La repetición cotidiana en La ciénaga de Lucrecia Martel
por Abel Cervantes
Lucrecia Martel es una de las directoras más representativas del cine argentino. Desde su primer cortometraje, Rey muerto (1995), la autora nacida en Salta en 1966 mostró los intereses estéticos y temáticos que regirían el resto de su filmografía: estructuras narrativas acompasadas al ritmo de la música incidental, protagonistas pertenecientes a la clase media con problemáticas complejas pero en apariencia invisibles y la Naturaleza –sobre todo el agua– como elemento trascendental para reflejar el estado psicológico de los personajes, por mencionar algunos.
La ciénaga (2001), su primer largometraje, es un relato coral que por momentos se concentra en dos personajes femeninos: Mecha (Borges) y Tali (Morán). La cinta carece de un tono narrativo clásico. Así, pasa de una secuencia a otra sin hilar una historia con inicio, desenlace y conclusión. El retrato estimula las interpretaciones del espectador en otros sentidos: Mecha es una mujer alcohólica que tiene la capacidad de reunir a su familia alrededor de ella. Por distintas razones, los personajes poseen cicatrices o en algún momento se encuentran en situaciones peligrosas. El inicio y el final del filme muestran una piscina descuidada que contiene agua estancada. Las miradas de los protagonistas sugieren tensión sexual.
Una de las secuencias más representativas, que descubre la destreza de Martel para filmar, sucede cuando Mecha y Tali conversan en una habitación. Dos jóvenes, hija y sobrina de Mecha, se reúnen a su alrededor. De pronto, José (Bordeu), también hijo de la figura que encarna Graciela Borges, se acerca al lugar y motivado por las adolescentes inicia una pequeña fiesta en la que baila con todas las mujeres. La cámara se concentra en las miradas y los gestos femeninos. La música no sólo es un recurso que motiva el movimiento de los cuerpos, también sirve para determinar la trama.
La atmósfera de la cinta crea en el espectador una sensación perturbadora. Los acontecimientos se desarrollan a través de una aparente calma, como el prefacio de algo terrible. Cuando la teórica Ana Amado comenta en “Velocidades, generaciones y utopías” incluido en Pensar el cine 2. Cuerpo(s), temporalidad y nuevas tecnologías (2004), que La ciénaga es un filme sedentario “con personajes reducidos a la clausura y a la repetición de la cotidianidad doméstica, en un mundo ficcional trazado bajo coordenadas rigurosas”, parece sólo el preámbulo para una escena que el auditorio intuye pero no constata. La muerte es una consecuencia lógica que se presenta sin artificios.

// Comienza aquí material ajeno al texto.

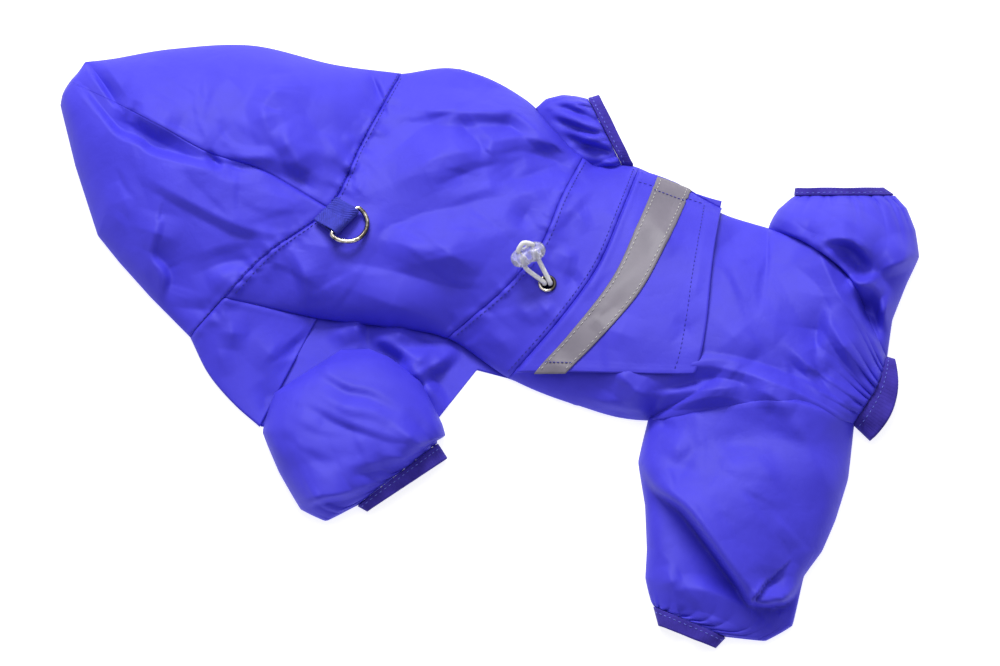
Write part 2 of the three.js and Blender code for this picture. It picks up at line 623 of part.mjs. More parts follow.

En ese sentido, el cine de la argentina se vincula con el de Jaime Rosales: en las tres películas del español la muerte de los personajes no implica un cambio abrupto o trágico en el relato. Así sucede en La horas del día (2003) donde un hombre, Abel (Brendemühl), asesina sin sentido aparente; en La soledad (2007), donde la muerte a manos de un atentado terrorista no altera el ritmo de la película o en Tiro en la cabeza (2008), donde la distancia entre la cámara y los protagonistas se mantiene en la misma lejanía antes y después de los decesos.
La obsesión por lo ordinario también tienen lugar en las siguientes películas de Martel: La niña santa (2004) y La mujer sin cabeza (2008). De igual forma, ambas cintas se preocupan por retratar la desesperanza del presente. Sin embargo, en su última proyección la directora argentina no sólo muestra la cotidianidad al interior de una familia o un personaje, sino que da un salto narrativo cuantitativo. La protagonista, Verónica (María Onetto), se convierte en una asesina que esconde tras la rutina un trágico incidente.
Lucrecia Martel se ha convertido en una directora sólida que a través de preocupaciones formales reflexiona sobre las perversiones y los vicios de la pequeña burguesía. Su primer largometraje no sólo fue una grata sorpresa, sino también el anuncio de la llegada de uno de los proyectos cinematográficos más arriesgados y provocadores.